American real-estate developer (1899–1974)

Delbert Eugene Webb (May 17, 1899 – July 4, 1974) was an American real-estate developer and a co-owner of the New York Yankees baseball club. He founded and developed the retirement community of Sun City, Arizona, which was built by his Del E. Webb Construction Company.

==Early years==
Webb was born in Fresno, California, to Ernest G. Webb, a fruit farmer, and Henrietta S. Webb. He dropped out of high school to become a carpenter's apprentice, and in 1919, he married Hazel Lenora Church, a graduate nurse. In 1920, Webb was a ship fitter, and they were living with his parents and two younger brothers in Placer County, California. At the age of 28, he suffered typhoid fever, and moved to Phoenix, Arizona, to recover.

==Career==
In 1928, Webb began Del E. Webb Construction Company. He received many military contracts during World War II. In 1942, he led the construction of the Poston War Relocation Center in Arizona, one of ten Japanese-American internment camps built during World War II, which held over 17,000 internees. Construction began on March 27, 1942, and was completed in three weeks. This was accomplished by a crew of 5,000 laborers working double shifts.

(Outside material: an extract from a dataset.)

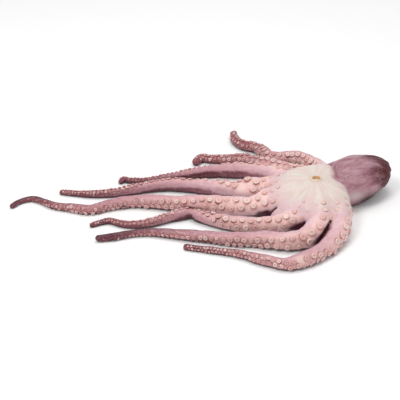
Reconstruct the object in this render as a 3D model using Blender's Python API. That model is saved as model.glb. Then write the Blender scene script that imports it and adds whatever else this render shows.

A former semiprofessional baseball player and a lifelong fan, Webb and partners Dan Topping and Larry MacPhail purchased the New York Yankees in 1945 for $2.8 million from the estate of Col. Jacob Ruppert, Jr. After buying out MacPhail in October 1947, Webb and Topping remained owners of the Yankees until selling the club to CBS in 1964 for $11.2 million. During those 20 seasons, the Yankees were in 15 World Series, winning 10.

In 1946, mob boss Benjamin "Bugsy" Siegel hired Webb as the general contractor for the Flamingo Hotel and Casino in Las Vegas. After boasting about his claim that he had personally killed 16 men, Siegel said to Webb, "Del, don't worry, we only kill each other", after seeing the panicked look on Webb’s face. Aside from Howard Hughes, Webb would become the largest casino owner in Nevada after his Webb Corporation acquired the Sahara Nevada Corporation and its holdings of the Sahara and Mint hotels in Las Vegas.

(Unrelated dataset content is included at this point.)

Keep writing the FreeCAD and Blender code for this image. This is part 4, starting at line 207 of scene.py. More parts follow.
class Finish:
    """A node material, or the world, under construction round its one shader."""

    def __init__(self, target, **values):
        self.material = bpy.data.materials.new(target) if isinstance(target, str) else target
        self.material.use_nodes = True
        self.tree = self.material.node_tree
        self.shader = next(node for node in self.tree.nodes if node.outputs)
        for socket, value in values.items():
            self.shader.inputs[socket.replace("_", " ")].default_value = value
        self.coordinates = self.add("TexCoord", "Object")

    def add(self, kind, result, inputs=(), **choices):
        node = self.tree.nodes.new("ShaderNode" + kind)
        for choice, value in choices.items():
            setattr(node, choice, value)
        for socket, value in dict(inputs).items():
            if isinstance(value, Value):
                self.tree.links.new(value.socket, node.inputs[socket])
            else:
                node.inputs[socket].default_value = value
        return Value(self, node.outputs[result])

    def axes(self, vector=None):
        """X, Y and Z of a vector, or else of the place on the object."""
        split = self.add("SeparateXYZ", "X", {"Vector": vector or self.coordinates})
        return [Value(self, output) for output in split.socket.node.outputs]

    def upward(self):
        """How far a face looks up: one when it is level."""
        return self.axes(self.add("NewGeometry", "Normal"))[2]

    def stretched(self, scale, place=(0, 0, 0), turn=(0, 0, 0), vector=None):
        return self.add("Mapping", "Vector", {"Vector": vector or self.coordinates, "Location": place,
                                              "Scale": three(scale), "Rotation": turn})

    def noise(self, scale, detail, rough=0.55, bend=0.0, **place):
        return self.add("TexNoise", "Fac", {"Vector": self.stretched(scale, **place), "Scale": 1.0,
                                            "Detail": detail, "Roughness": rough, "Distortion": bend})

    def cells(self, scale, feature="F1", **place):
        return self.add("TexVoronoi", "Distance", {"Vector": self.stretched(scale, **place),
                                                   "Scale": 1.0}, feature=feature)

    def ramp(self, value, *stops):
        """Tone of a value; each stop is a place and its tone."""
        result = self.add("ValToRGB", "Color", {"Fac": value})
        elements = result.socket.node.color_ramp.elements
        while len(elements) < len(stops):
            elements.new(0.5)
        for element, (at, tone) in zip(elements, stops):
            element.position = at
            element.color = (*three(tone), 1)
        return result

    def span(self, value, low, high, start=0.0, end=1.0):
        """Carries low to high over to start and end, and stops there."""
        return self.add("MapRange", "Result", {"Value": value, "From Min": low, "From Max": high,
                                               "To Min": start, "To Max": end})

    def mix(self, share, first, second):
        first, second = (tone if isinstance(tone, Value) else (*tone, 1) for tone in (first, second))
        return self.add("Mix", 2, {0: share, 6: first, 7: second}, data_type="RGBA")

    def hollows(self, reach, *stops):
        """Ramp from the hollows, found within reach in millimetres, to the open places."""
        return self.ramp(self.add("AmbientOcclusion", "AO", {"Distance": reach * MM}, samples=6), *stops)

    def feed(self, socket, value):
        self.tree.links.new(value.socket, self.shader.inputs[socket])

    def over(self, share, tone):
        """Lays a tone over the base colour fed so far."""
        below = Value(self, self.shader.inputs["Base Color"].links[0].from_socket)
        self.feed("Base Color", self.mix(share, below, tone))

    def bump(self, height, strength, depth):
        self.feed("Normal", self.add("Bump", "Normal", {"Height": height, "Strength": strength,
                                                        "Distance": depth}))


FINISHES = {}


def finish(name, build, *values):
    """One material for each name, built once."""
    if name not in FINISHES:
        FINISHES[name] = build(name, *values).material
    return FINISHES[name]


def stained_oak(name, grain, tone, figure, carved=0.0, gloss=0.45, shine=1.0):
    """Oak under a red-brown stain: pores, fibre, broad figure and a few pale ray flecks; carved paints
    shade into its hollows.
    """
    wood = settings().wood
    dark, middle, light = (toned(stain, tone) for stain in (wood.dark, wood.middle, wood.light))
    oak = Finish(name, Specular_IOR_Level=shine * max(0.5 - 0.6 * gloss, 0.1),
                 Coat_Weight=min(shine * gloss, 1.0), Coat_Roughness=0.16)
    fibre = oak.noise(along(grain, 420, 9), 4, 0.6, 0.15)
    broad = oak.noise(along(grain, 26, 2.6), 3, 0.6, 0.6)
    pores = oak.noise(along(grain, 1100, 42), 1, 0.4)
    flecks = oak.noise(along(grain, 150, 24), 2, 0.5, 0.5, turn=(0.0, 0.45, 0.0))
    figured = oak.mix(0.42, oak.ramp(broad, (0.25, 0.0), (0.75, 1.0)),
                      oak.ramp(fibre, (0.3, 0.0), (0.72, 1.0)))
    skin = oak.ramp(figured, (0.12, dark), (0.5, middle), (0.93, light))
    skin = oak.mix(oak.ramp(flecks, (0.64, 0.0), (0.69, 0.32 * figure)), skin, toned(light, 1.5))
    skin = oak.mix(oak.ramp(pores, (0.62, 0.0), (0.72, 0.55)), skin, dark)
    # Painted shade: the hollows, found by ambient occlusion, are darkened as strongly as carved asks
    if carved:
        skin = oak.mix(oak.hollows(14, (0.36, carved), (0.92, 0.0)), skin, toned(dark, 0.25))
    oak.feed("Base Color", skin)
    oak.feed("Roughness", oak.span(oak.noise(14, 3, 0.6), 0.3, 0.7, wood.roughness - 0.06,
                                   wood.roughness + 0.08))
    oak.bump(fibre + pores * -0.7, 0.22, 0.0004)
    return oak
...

In 1948, Webb was contracted to build 600 houses and a shopping center called Pueblo Gardens in Tucson, Arizona. San Manuel, Arizona, a mining company town and later a resort town, followed. Established in 1953, the town was built by Webb (along with M.O.W. Homes Inc.) for the Magma Copper Company. It required the building of streets, shopping centers, schools, a hospital, and parks. This was a prelude to Sun City, Arizona, which launched on January 1, 1960, with five home models, a shopping center, a recreation center, and a golf course. The opening weekend drew 100,000 people, 10 times more than expected, and resulted in a Time cover story.

==Personal life==
In 1919, Webb married his childhood sweetheart, Hazel Lenora Church. They divorced in 1952. In 1961, Webb married Toni Ince, then aged 41, a buyer for Bullocks Wilshire department store in Los Angeles. Webb was elected to the Gaming Hall of Fame in 2000.

==Death==
Webb died at age 75 in Rochester, Minnesota, on July 4, 1974, following surgery for lung cancer.